Gross Profit and Gross Margin

  • The decrease in gross margin for the three and nine months ended September 30, 2025 reflects the impact of increased large project activity with lower margins and higher inventory adjustments, partially offset by favorable supplier volume rebates. Sequentially, gross margin increased by 20 basis points.

Selling, General, and Administrative (SG&A) Expenses

  • The increase in SG&A expenses for the third quarter of 2025 is driven by higher salaries, incentives, increased costs to operate our facilities, an increase in transportation costs and higher IT costs. SG&A expenses for the third quarter of 2025 include $8.8 million of digital transformation and restructuring costs, compared to $5.9 million for the third quarter of 2024. Adjusted for these costs, SG&A expenses were 14.7% and 15.0% of net sales for the third quarter of 2025 and 2024, respectively, reflecting operating cost leverage on sales growth.
  • The increase in SG&A expenses for the first nine months of 2025 is driven by higher salaries and benefits, increased costs to operate our facilities and an increase in transportation costs. SG&A expenses for the first nine months of 2025 include $24.1 million of digital transformation and restructuring costs. SG&A expenses for the first nine months of 2024 include $27.0 million of digital transformation and restructuring costs, a $17.8 million loss on abandonment of assets and $4.8 million of excise taxes on excess pension plan assets. Adjusted for these costs, SG&A expenses were 14.9% of net sales for the first nine months of 2025 and 2024.

Adjusted EBITDA and Adjusted EBITDA Margin

  • The increase in Adjusted EBITDA for the third quarter of 2025 primarily reflects an increase in net sales, partially offset by an increase in cost of goods sold related to large project sales with lower margins, and a $91.8 million increase in SG&A expenses as described above. Sequentially, Adjusted EBITDA margin increased 10 basis points.
  • The slight decrease in Adjusted EBITDA for the first nine months of 2025 primarily reflects lower gross margin due to large project sales with lower margins, and a $142.5 million increase in SG&A expenses as described above.

Effective Tax Rate

  • The lower effective tax rates for the three and nine months ended September 30, 2025 are due primarily to higher discrete income tax benefits relating to the exercise of stock-based awards as compared to the prior year periods.

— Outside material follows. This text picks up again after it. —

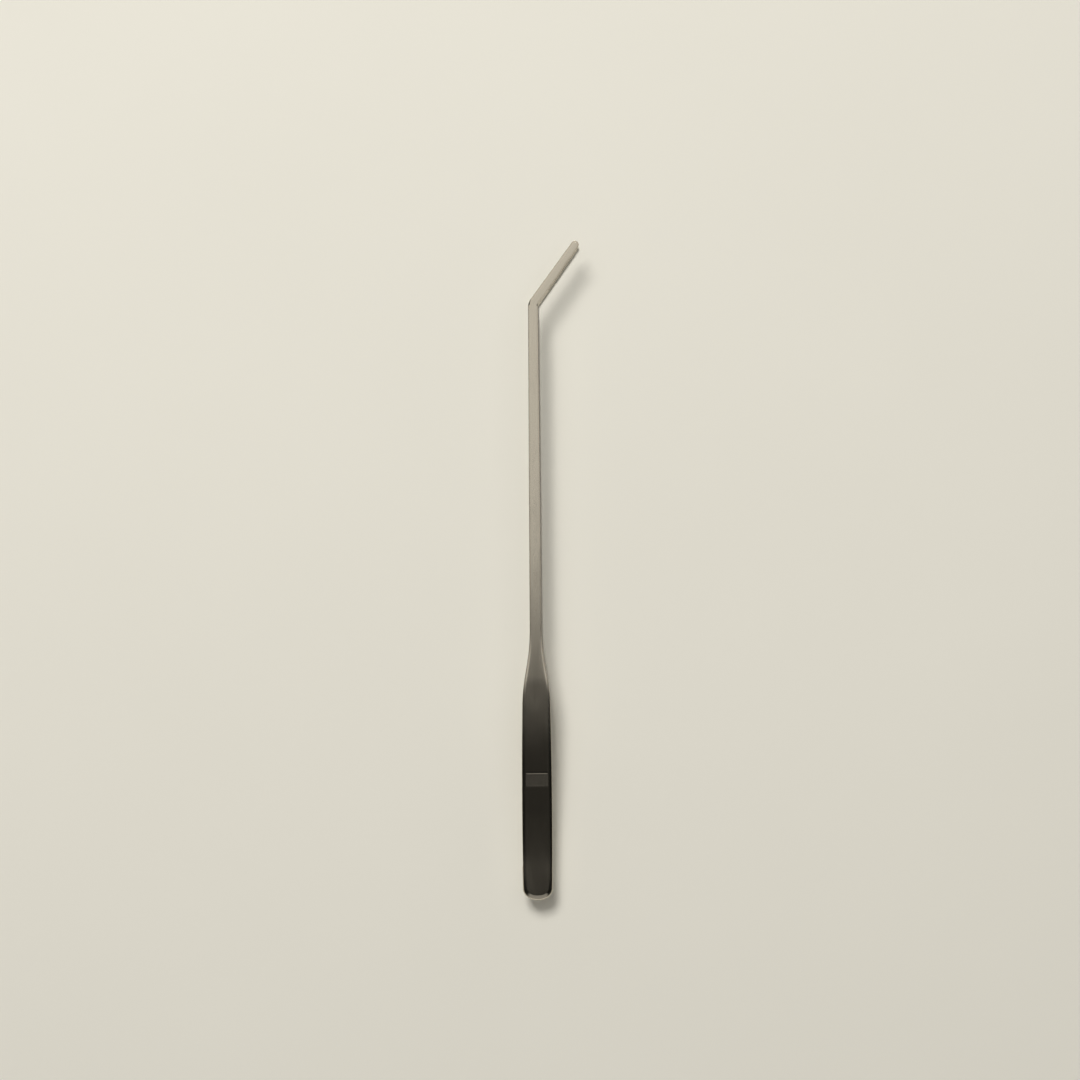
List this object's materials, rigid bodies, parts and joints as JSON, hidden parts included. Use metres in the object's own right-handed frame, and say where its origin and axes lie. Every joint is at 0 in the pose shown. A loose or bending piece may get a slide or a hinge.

Adjusted Earnings Per Diluted Share

  • The increase in adjusted earnings per diluted share in the third quarter of 2025 primarily reflects the favorable impact of the June 2025 Series A Preferred Stock redemption and the corresponding decrease in preferred dividends, as well as higher adjusted EBITDA, partially offset by a $3.4 million decrease in adjusted other income primarily due to fluctuations in the U.S. dollar against certain foreign currencies. We recognized a net foreign currency exchange loss of $2.1 million for the third quarter of 2025 compared to a net gain of $2.5 million for the third quarter of 2024. The increase in adjusted earnings per diluted share was further offset by a $12.5 million increase in interest expense primarily driven by the issuance of the 2033 Notes, partially offset by lower borrowings and lower interest rates on the Receivables Facility and the Revolving Credit Facility. There was a positive impact from the reduction in outstanding common shares during the third quarter of 2025 as compared to the third quarter of 2024.
  • The increase in adjusted earnings per diluted share in the first nine months of 2025 primarily reflects the favorable impact of the June 2025 Series A Preferred Stock redemption and the corresponding decrease in preferred dividends, as well as a $23.1 million increase in adjusted other income primarily due to fluctuations in the U.S. dollar against certain foreign currencies, in which we recognized an immaterial net foreign currency exchange loss for the first nine months of 2025 compared to a net loss of $18.2 million for the first nine months of 2024. Further, there was a decrease of $15.8 million in preferred dividends as a result of the preferred share redemption in the second quarter of 2025. There was a positive impact from the reduction in outstanding common shares during the first nine months of 2025 as compared to the first nine months of 2024.

Operating Cash Flow

  • Net cash used in operating activities for the third quarter of 2025 totaled $82.7 million compared to $302.1 million in cash provided by operating activities in the third quarter of 2024. The $384.8 million decrease is primarily driven by a $313.3 million impact from changes in trade accounts receivable, due to the timing of receipts from customers, and a $36.7 million impact from changes in accounts payable, due to the timing of payments to suppliers for inventory purchases.
  • Net cash provided by operating activities for the first nine months of 2025 totaled $53.1 million, compared to $824.6 million for the first nine months of 2024. The $771.5 million decrease is primarily driven by a $485.7 million impact from changes in trade accounts receivable, and a $421.3 million impact from changes in inventories. The impact from trade accounts receivable was primarily due to sales growth in the EES and CSS segments as well as the timing of receipts from customers as compared to the prior year. The impact from inventories was primarily due to an increase in volume related to growth in projects as compared to the prior year. These decreases were partially offset by a $196.1 million impact from changes in accounts payable. The impact from accounts payable increased primarily due to the increase in inventory, as well as the timing of purchases and payments to suppliers as compared to the prior year. Additionally an increase in net income as adjusted for certain non-cash items offset the decreases in operating cash flows.